▸ **RECORDED INFORMATION**
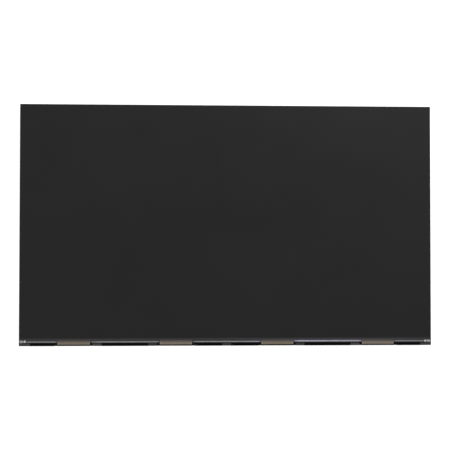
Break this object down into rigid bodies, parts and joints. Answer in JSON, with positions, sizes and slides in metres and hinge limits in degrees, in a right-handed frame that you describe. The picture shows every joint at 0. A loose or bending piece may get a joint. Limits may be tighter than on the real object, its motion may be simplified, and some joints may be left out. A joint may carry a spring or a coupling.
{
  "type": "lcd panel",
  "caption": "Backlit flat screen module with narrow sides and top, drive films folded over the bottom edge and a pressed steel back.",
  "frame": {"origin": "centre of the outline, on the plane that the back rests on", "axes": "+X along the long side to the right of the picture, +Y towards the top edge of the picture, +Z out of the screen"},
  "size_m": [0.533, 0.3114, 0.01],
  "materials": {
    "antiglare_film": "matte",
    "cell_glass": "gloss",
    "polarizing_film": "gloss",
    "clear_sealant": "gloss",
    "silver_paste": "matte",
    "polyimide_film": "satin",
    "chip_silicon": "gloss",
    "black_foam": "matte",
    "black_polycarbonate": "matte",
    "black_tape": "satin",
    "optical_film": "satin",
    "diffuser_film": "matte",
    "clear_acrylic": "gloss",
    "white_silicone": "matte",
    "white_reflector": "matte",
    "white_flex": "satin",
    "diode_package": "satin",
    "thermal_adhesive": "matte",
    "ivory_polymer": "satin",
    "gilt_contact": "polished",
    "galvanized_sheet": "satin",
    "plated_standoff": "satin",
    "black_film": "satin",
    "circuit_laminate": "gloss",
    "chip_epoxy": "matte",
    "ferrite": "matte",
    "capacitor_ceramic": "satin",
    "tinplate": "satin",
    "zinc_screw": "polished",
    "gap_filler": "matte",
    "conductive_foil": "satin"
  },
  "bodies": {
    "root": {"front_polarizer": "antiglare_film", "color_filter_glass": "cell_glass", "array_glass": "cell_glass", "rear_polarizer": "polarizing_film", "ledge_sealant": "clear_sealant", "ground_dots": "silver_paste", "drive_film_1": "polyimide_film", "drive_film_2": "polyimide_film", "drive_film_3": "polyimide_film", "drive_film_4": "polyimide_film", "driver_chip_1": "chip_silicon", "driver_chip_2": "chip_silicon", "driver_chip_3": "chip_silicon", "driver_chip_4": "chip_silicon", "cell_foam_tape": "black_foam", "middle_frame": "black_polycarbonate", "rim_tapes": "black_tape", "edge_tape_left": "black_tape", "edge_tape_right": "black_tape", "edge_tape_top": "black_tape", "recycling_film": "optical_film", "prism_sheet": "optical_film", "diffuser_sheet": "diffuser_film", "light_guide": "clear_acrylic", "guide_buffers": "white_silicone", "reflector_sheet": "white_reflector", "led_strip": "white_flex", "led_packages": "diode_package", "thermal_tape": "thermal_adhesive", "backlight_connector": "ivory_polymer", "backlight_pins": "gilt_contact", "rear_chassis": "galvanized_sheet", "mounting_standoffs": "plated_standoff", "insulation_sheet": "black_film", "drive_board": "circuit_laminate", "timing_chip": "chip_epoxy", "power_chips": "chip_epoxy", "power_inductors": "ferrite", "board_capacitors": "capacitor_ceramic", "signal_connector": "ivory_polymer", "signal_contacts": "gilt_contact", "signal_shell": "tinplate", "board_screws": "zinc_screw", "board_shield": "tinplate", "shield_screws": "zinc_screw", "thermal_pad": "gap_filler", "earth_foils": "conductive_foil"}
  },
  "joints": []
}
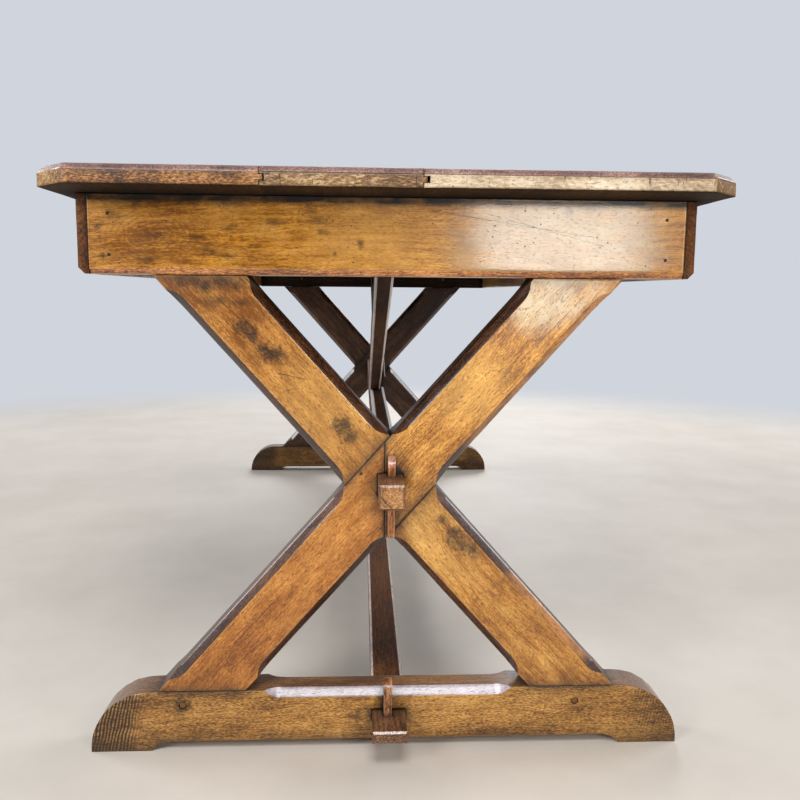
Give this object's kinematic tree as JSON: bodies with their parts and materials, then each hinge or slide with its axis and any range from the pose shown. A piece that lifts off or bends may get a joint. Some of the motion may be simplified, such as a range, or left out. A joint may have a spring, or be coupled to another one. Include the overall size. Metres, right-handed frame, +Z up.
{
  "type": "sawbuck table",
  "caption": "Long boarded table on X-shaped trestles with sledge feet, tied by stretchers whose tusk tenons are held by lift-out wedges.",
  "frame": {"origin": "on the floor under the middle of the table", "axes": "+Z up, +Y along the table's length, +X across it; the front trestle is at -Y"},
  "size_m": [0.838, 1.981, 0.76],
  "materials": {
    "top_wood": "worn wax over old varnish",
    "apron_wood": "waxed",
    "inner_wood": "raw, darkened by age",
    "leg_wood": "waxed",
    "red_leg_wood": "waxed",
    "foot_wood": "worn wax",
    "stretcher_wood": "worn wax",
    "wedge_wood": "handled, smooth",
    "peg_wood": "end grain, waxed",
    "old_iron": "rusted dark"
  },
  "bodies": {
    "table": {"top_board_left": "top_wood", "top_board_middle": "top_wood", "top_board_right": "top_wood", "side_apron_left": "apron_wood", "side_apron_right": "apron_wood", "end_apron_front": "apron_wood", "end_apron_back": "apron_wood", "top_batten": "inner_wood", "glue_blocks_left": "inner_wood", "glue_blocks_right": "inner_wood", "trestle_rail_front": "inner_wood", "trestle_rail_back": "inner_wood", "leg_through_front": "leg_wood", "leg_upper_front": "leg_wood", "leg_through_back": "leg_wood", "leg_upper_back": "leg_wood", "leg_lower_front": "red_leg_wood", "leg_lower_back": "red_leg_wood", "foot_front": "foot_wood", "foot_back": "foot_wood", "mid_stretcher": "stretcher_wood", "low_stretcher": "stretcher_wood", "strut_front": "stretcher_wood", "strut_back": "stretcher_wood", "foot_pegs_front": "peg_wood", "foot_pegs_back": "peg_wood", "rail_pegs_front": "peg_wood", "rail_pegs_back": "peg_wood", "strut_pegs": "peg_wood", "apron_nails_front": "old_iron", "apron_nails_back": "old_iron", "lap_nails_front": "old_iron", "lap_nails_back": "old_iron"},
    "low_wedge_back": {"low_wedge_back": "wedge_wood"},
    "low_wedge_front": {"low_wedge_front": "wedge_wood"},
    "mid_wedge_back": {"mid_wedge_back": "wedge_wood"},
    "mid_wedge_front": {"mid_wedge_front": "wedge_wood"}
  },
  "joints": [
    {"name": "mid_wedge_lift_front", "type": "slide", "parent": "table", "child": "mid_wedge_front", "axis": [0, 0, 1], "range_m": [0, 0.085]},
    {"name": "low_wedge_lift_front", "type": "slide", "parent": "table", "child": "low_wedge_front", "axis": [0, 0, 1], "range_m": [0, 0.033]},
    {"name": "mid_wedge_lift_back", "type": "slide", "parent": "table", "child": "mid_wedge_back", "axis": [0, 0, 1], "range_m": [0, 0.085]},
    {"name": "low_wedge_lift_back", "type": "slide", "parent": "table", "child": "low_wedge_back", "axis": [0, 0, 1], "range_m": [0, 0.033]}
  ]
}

▸ **EXERCISE AIM**
Copy every record above exactly as it appears.

▸ **EXERCISE SOLUTION**
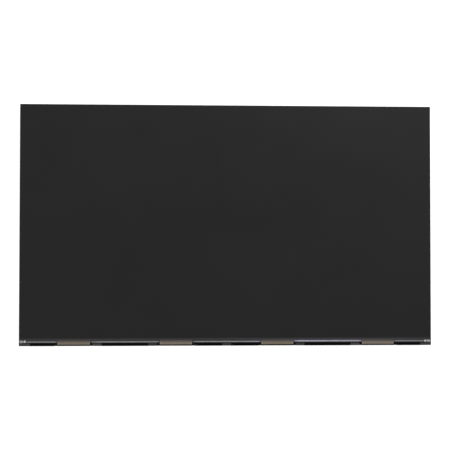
Break this object down into rigid bodies, parts and joints. Answer in JSON, with positions, sizes and slides in metres and hinge limits in degrees, in a right-handed frame that you describe. The picture shows every joint at 0. A loose or bending piece may get a joint. Limits may be tighter than on the real object, its motion may be simplified, and some joints may be left out. A joint may carry a spring or a coupling.
{
  "type": "lcd panel",
  "caption": "Backlit flat screen module with narrow sides and top, drive films folded over the bottom edge and a pressed steel back.",
  "frame": {"origin": "centre of the outline, on the plane that the back rests on", "axes": "+X along the long side to the right of the picture, +Y towards the top edge of the picture, +Z out of the screen"},
  "size_m": [0.533, 0.3114, 0.01],
  "materials": {
    "antiglare_film": "matte",
    "cell_glass": "gloss",
    "polarizing_film": "gloss",
    "clear_sealant": "gloss",
    "silver_paste": "matte",
    "polyimide_film": "satin",
    "chip_silicon": "gloss",
    "black_foam": "matte",
    "black_polycarbonate": "matte",
    "black_tape": "satin",
    "optical_film": "satin",
    "diffuser_film": "matte",
    "clear_acrylic": "gloss",
    "white_silicone": "matte",
    "white_reflector": "matte",
    "white_flex": "satin",
    "diode_package": "satin",
    "thermal_adhesive": "matte",
    "ivory_polymer": "satin",
    "gilt_contact": "polished",
    "galvanized_sheet": "satin",
    "plated_standoff": "satin",
    "black_film": "satin",
    "circuit_laminate": "gloss",
    "chip_epoxy": "matte",
    "ferrite": "matte",
    "capacitor_ceramic": "satin",
    "tinplate": "satin",
    "zinc_screw": "polished",
    "gap_filler": "matte",
    "conductive_foil": "satin"
  },
  "bodies": {
    "root": {"front_polarizer": "antiglare_film", "color_filter_glass": "cell_glass", "array_glass": "cell_glass", "rear_polarizer": "polarizing_film", "ledge_sealant": "clear_sealant", "ground_dots": "silver_paste", "drive_film_1": "polyimide_film", "drive_film_2": "polyimide_film", "drive_film_3": "polyimide_film", "drive_film_4": "polyimide_film", "driver_chip_1": "chip_silicon", "driver_chip_2": "chip_silicon", "driver_chip_3": "chip_silicon", "driver_chip_4": "chip_silicon", "cell_foam_tape": "black_foam", "middle_frame": "black_polycarbonate", "rim_tapes": "black_tape", "edge_tape_left": "black_tape", "edge_tape_right": "black_tape", "edge_tape_top": "black_tape", "recycling_film": "optical_film", "prism_sheet": "optical_film", "diffuser_sheet": "diffuser_film", "light_guide": "clear_acrylic", "guide_buffers": "white_silicone", "reflector_sheet": "white_reflector", "led_strip": "white_flex", "led_packages": "diode_package", "thermal_tape": "thermal_adhesive", "backlight_connector": "ivory_polymer", "backlight_pins": "gilt_contact", "rear_chassis": "galvanized_sheet", "mounting_standoffs": "plated_standoff", "insulation_sheet": "black_film", "drive_board": "circuit_laminate", "timing_chip": "chip_epoxy", "power_chips": "chip_epoxy", "power_inductors": "ferrite", "board_capacitors": "capacitor_ceramic", "signal_connector": "ivory_polymer", "signal_contacts": "gilt_contact", "signal_shell": "tinplate", "board_screws": "zinc_screw", "board_shield": "tinplate", "shield_screws": "zinc_screw", "thermal_pad": "gap_filler", "earth_foils": "conductive_foil"}
  },
  "joints": []
}
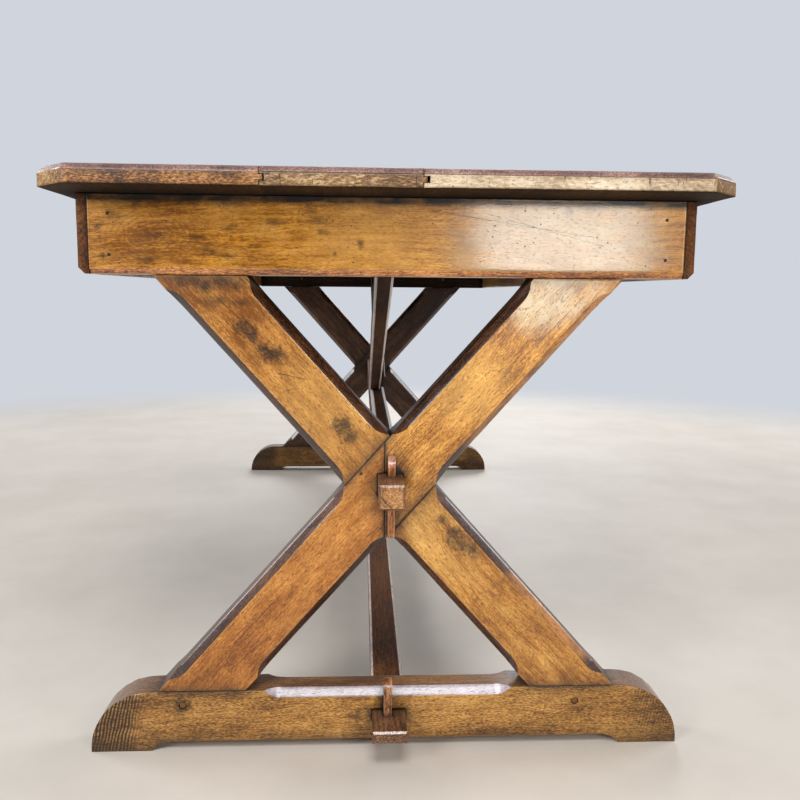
Give this object's kinematic tree as JSON: bodies with their parts and materials, then each hinge or slide with its axis and any range from the pose shown. A piece that lifts off or bends may get a joint. Some of the motion may be simplified, such as a range, or left out. A joint may have a spring, or be coupled to another one. Include the overall size. Metres, right-handed frame, +Z up.
{
  "type": "sawbuck table",
  "caption": "Long boarded table on X-shaped trestles with sledge feet, tied by stretchers whose tusk tenons are held by lift-out wedges.",
  "frame": {"origin": "on the floor under the middle of the table", "axes": "+Z up, +Y along the table's length, +X across it; the front trestle is at -Y"},
  "size_m": [0.838, 1.981, 0.76],
  "materials": {
    "top_wood": "worn wax over old varnish",
    "apron_wood": "waxed",
    "inner_wood": "raw, darkened by age",
    "leg_wood": "waxed",
    "red_leg_wood": "waxed",
    "foot_wood": "worn wax",
    "stretcher_wood": "worn wax",
    "wedge_wood": "handled, smooth",
    "peg_wood": "end grain, waxed",
    "old_iron": "rusted dark"
  },
  "bodies": {
    "table": {"top_board_left": "top_wood", "top_board_middle": "top_wood", "top_board_right": "top_wood", "side_apron_left": "apron_wood", "side_apron_right": "apron_wood", "end_apron_front": "apron_wood", "end_apron_back": "apron_wood", "top_batten": "inner_wood", "glue_blocks_left": "inner_wood", "glue_blocks_right": "inner_wood", "trestle_rail_front": "inner_wood", "trestle_rail_back": "inner_wood", "leg_through_front": "leg_wood", "leg_upper_front": "leg_wood", "leg_through_back": "leg_wood", "leg_upper_back": "leg_wood", "leg_lower_front": "red_leg_wood", "leg_lower_back": "red_leg_wood", "foot_front": "foot_wood", "foot_back": "foot_wood", "mid_stretcher": "stretcher_wood", "low_stretcher": "stretcher_wood", "strut_front": "stretcher_wood", "strut_back": "stretcher_wood", "foot_pegs_front": "peg_wood", "foot_pegs_back": "peg_wood", "rail_pegs_front": "peg_wood", "rail_pegs_back": "peg_wood", "strut_pegs": "peg_wood", "apron_nails_front": "old_iron", "apron_nails_back": "old_iron", "lap_nails_front": "old_iron", "lap_nails_back": "old_iron"},
    "low_wedge_back": {"low_wedge_back": "wedge_wood"},
    "low_wedge_front": {"low_wedge_front": "wedge_wood"},
    "mid_wedge_back": {"mid_wedge_back": "wedge_wood"},
    "mid_wedge_front": {"mid_wedge_front": "wedge_wood"}
  },
  "joints": [
    {"name": "mid_wedge_lift_front", "type": "slide", "parent": "table", "child": "mid_wedge_front", "axis": [0, 0, 1], "range_m": [0, 0.085]},
    {"name": "low_wedge_lift_front", "type": "slide", "parent": "table", "child": "low_wedge_front", "axis": [0, 0, 1], "range_m": [0, 0.033]},
    {"name": "mid_wedge_lift_back", "type": "slide", "parent": "table", "child": "mid_wedge_back", "axis": [0, 0, 1], "range_m": [0, 0.085]},
    {"name": "low_wedge_lift_back", "type": "slide", "parent": "table", "child": "low_wedge_back", "axis": [0, 0, 1], "range_m": [0, 0.033]}
  ]
}